What you are asked to do >> Copy all lines holding the word "Loose" from the entries.

>>>>>

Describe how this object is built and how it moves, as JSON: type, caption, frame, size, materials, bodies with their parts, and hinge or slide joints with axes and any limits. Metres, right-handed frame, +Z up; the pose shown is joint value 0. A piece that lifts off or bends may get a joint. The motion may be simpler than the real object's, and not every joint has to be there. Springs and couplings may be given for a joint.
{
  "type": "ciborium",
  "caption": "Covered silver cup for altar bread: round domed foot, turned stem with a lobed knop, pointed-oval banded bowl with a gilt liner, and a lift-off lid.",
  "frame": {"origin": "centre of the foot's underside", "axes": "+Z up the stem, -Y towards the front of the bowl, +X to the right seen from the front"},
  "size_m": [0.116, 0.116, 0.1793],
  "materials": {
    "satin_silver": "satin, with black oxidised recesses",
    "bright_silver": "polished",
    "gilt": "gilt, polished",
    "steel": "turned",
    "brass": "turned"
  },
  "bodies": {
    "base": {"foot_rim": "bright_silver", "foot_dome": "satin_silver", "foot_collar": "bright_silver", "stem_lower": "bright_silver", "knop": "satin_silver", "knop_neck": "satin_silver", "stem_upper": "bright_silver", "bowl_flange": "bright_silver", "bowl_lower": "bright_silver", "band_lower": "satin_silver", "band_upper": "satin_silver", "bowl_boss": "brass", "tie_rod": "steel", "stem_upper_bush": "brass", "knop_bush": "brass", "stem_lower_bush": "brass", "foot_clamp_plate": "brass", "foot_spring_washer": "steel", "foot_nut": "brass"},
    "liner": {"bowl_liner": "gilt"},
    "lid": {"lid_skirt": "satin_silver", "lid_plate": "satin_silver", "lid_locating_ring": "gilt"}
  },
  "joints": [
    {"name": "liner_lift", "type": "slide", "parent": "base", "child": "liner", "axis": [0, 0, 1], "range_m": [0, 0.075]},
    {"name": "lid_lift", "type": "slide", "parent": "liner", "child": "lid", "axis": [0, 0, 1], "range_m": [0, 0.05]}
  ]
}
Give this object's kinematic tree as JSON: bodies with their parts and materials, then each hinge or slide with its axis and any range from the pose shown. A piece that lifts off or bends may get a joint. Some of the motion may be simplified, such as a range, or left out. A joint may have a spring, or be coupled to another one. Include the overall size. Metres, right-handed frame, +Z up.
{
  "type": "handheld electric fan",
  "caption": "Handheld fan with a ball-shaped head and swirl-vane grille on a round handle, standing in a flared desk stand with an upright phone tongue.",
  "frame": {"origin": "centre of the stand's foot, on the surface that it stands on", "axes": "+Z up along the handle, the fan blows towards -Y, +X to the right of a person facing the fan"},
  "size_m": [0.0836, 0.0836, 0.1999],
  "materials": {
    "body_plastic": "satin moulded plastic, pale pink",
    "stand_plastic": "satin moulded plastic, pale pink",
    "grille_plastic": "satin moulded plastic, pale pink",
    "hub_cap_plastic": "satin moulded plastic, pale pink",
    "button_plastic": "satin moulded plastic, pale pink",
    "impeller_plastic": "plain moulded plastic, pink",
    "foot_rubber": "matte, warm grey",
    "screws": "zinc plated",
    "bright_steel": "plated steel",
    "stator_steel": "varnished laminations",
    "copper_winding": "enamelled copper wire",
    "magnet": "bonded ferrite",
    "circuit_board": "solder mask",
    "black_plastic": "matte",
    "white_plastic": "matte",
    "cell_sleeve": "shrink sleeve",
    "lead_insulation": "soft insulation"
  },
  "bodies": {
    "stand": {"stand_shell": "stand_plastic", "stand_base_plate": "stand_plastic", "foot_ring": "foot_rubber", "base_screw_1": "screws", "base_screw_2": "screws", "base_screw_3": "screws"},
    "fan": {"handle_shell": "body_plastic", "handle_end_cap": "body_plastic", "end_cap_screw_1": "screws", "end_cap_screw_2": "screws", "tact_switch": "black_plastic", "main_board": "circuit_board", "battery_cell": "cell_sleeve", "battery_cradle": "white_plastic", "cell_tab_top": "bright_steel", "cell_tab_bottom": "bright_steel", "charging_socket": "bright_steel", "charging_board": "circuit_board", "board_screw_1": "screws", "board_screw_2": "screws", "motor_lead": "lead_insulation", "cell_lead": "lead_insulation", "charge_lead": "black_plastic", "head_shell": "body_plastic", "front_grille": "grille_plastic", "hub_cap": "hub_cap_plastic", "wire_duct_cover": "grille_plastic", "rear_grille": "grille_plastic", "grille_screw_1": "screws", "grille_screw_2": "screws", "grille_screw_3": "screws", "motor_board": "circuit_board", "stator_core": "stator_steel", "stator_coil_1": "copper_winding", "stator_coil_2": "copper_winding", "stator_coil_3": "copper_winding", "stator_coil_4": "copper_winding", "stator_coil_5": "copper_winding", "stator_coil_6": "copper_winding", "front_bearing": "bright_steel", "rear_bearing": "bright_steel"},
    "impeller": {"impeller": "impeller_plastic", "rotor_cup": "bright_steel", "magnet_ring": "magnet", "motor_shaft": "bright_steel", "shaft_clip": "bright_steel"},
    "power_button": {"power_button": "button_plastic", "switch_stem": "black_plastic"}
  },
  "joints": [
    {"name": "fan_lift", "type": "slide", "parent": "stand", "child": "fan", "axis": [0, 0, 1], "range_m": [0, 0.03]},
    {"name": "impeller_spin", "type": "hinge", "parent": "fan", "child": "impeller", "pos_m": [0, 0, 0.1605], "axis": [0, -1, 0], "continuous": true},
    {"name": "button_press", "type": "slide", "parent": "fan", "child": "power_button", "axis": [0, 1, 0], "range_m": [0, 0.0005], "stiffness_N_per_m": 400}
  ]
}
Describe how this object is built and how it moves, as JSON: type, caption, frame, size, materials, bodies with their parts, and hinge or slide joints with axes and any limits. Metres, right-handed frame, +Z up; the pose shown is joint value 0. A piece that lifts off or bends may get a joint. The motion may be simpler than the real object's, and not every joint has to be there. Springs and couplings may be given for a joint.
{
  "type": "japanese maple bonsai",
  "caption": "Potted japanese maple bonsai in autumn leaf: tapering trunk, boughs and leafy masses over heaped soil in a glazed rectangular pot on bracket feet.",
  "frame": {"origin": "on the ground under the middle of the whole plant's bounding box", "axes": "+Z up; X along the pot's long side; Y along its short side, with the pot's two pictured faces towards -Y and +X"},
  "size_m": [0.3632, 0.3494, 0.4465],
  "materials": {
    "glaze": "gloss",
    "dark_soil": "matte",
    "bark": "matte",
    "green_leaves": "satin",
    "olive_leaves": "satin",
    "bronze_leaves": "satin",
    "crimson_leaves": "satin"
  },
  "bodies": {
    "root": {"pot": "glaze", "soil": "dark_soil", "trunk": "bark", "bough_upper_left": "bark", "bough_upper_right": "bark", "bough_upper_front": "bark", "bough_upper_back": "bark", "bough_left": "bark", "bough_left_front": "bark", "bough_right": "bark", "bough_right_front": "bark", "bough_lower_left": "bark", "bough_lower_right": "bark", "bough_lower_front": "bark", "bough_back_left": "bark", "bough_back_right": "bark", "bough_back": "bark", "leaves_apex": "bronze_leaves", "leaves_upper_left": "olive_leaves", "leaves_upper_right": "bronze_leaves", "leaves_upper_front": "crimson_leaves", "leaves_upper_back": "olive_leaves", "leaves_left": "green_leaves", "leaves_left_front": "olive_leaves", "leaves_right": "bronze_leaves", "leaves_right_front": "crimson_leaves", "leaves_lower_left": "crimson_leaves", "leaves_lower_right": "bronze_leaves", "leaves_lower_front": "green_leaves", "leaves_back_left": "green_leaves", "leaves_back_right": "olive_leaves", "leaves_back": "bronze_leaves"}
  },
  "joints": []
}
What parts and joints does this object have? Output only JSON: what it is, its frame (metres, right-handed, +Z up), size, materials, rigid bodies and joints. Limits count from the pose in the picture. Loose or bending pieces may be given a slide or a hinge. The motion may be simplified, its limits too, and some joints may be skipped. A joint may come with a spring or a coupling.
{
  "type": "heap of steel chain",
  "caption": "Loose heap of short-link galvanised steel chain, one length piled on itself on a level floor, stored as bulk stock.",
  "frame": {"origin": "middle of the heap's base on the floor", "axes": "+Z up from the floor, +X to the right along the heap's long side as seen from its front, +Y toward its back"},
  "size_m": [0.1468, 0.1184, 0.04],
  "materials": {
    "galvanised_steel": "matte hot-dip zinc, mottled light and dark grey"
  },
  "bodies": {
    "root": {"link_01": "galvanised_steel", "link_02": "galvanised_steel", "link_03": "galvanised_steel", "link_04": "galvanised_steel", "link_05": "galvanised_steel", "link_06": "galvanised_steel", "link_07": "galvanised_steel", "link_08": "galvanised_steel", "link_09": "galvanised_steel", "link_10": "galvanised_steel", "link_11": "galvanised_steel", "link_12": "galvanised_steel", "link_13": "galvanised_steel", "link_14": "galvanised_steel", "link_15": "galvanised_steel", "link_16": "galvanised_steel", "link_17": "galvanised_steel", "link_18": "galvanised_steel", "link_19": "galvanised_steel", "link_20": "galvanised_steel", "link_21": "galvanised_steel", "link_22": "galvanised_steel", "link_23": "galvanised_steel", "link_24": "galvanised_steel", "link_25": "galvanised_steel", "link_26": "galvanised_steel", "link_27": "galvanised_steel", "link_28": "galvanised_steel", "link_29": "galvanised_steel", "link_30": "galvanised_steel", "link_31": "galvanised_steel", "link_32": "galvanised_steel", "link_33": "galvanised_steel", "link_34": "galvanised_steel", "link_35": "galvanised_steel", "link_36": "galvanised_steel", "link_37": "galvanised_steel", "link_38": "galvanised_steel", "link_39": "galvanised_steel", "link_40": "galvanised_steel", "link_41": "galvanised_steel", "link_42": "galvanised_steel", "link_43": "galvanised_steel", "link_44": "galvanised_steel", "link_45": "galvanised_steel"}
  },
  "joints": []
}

<<<<<

Final result >>
What parts and joints does this object have? Output only JSON: what it is, its frame (metres, right-handed, +Z up), size, materials, rigid bodies and joints. Limits count from the pose in the picture. Loose or bending pieces may be given a slide or a hinge. The motion may be simplified, its limits too, and some joints may be skipped. A joint may come with a spring or a coupling.
  "caption": "Loose heap of short-link galvanised steel chain, one length piled on itself on a level floor, stored as bulk stock.",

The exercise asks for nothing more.